/---
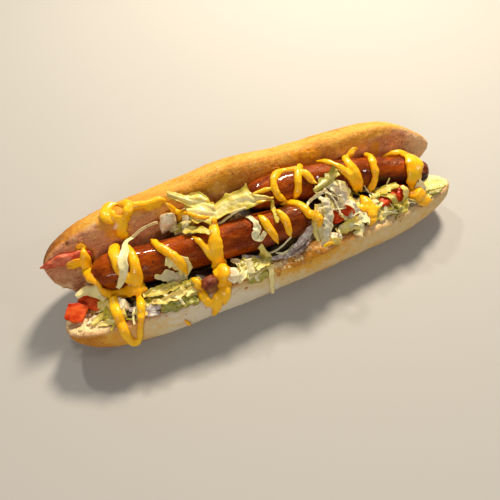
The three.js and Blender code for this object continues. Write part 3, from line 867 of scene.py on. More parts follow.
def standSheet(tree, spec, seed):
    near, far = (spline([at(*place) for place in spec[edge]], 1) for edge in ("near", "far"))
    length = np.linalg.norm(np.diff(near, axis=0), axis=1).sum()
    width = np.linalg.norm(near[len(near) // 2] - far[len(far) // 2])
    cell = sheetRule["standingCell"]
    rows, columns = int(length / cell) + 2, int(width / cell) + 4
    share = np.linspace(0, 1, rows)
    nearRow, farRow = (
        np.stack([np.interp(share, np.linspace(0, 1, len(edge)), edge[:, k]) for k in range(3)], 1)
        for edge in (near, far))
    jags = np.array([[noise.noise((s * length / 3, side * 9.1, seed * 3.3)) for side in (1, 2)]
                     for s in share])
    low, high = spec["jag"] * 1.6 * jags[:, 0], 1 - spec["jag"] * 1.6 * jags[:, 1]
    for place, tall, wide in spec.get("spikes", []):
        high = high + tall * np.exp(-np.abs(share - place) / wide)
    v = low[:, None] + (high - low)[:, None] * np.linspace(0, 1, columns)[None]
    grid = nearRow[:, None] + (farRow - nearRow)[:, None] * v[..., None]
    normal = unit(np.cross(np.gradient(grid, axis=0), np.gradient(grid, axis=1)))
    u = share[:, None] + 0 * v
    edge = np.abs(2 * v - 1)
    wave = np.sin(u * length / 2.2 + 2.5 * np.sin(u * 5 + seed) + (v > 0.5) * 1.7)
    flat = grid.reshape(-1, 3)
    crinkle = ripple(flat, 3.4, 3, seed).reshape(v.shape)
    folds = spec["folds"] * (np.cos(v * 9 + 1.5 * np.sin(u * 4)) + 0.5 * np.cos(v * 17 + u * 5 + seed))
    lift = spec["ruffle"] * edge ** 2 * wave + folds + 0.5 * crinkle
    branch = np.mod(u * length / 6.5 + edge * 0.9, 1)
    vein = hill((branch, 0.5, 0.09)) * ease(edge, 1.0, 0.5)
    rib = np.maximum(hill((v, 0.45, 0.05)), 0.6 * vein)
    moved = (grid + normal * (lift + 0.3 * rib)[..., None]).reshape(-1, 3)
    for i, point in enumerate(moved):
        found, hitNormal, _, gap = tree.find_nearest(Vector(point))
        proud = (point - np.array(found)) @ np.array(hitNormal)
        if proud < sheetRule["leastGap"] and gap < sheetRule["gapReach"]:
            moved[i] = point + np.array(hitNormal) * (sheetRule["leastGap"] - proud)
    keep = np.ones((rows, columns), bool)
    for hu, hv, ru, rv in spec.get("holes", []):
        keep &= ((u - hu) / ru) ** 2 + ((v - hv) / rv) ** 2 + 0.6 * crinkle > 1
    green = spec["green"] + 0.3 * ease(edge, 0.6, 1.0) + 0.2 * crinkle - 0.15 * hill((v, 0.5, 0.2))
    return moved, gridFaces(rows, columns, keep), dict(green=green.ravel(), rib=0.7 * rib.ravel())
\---
* EXERCISE DIRECTIONS *
Please set down all the data word for word.

* FINISHED TASK *
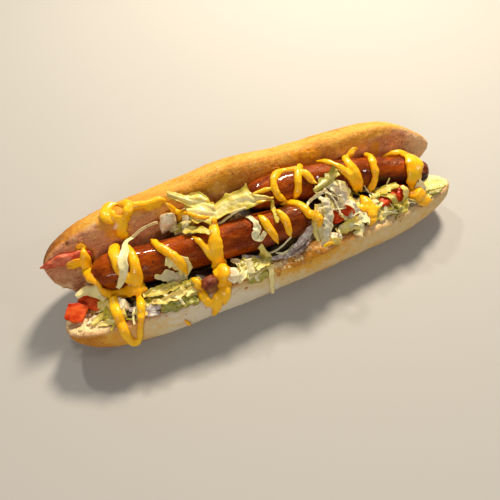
The three.js and Blender code for this object continues. Write part 3, from line 867 of scene.py on. More parts follow.
def standSheet(tree, spec, seed):
    near, far = (spline([at(*place) for place in spec[edge]], 1) for edge in ("near", "far"))
    length = np.linalg.norm(np.diff(near, axis=0), axis=1).sum()
    width = np.linalg.norm(near[len(near) // 2] - far[len(far) // 2])
    cell = sheetRule["standingCell"]
    rows, columns = int(length / cell) + 2, int(width / cell) + 4
    share = np.linspace(0, 1, rows)
    nearRow, farRow = (
        np.stack([np.interp(share, np.linspace(0, 1, len(edge)), edge[:, k]) for k in range(3)], 1)
        for edge in (near, far))
    jags = np.array([[noise.noise((s * length / 3, side * 9.1, seed * 3.3)) for side in (1, 2)]
                     for s in share])
    low, high = spec["jag"] * 1.6 * jags[:, 0], 1 - spec["jag"] * 1.6 * jags[:, 1]
    for place, tall, wide in spec.get("spikes", []):
        high = high + tall * np.exp(-np.abs(share - place) / wide)
    v = low[:, None] + (high - low)[:, None] * np.linspace(0, 1, columns)[None]
    grid = nearRow[:, None] + (farRow - nearRow)[:, None] * v[..., None]
    normal = unit(np.cross(np.gradient(grid, axis=0), np.gradient(grid, axis=1)))
    u = share[:, None] + 0 * v
    edge = np.abs(2 * v - 1)
    wave = np.sin(u * length / 2.2 + 2.5 * np.sin(u * 5 + seed) + (v > 0.5) * 1.7)
    flat = grid.reshape(-1, 3)
    crinkle = ripple(flat, 3.4, 3, seed).reshape(v.shape)
    folds = spec["folds"] * (np.cos(v * 9 + 1.5 * np.sin(u * 4)) + 0.5 * np.cos(v * 17 + u * 5 + seed))
    lift = spec["ruffle"] * edge ** 2 * wave + folds + 0.5 * crinkle
    branch = np.mod(u * length / 6.5 + edge * 0.9, 1)
    vein = hill((branch, 0.5, 0.09)) * ease(edge, 1.0, 0.5)
    rib = np.maximum(hill((v, 0.45, 0.05)), 0.6 * vein)
    moved = (grid + normal * (lift + 0.3 * rib)[..., None]).reshape(-1, 3)
    for i, point in enumerate(moved):
        found, hitNormal, _, gap = tree.find_nearest(Vector(point))
        proud = (point - np.array(found)) @ np.array(hitNormal)
        if proud < sheetRule["leastGap"] and gap < sheetRule["gapReach"]:
            moved[i] = point + np.array(hitNormal) * (sheetRule["leastGap"] - proud)
    keep = np.ones((rows, columns), bool)
    for hu, hv, ru, rv in spec.get("holes", []):
        keep &= ((u - hu) / ru) ** 2 + ((v - hv) / rv) ** 2 + 0.6 * crinkle > 1
    green = spec["green"] + 0.3 * ease(edge, 0.6, 1.0) + 0.2 * crinkle - 0.15 * hill((v, 0.5, 0.2))
    return moved, gridFaces(rows, columns, keep), dict(green=green.ravel(), rib=0.7 * rib.ravel())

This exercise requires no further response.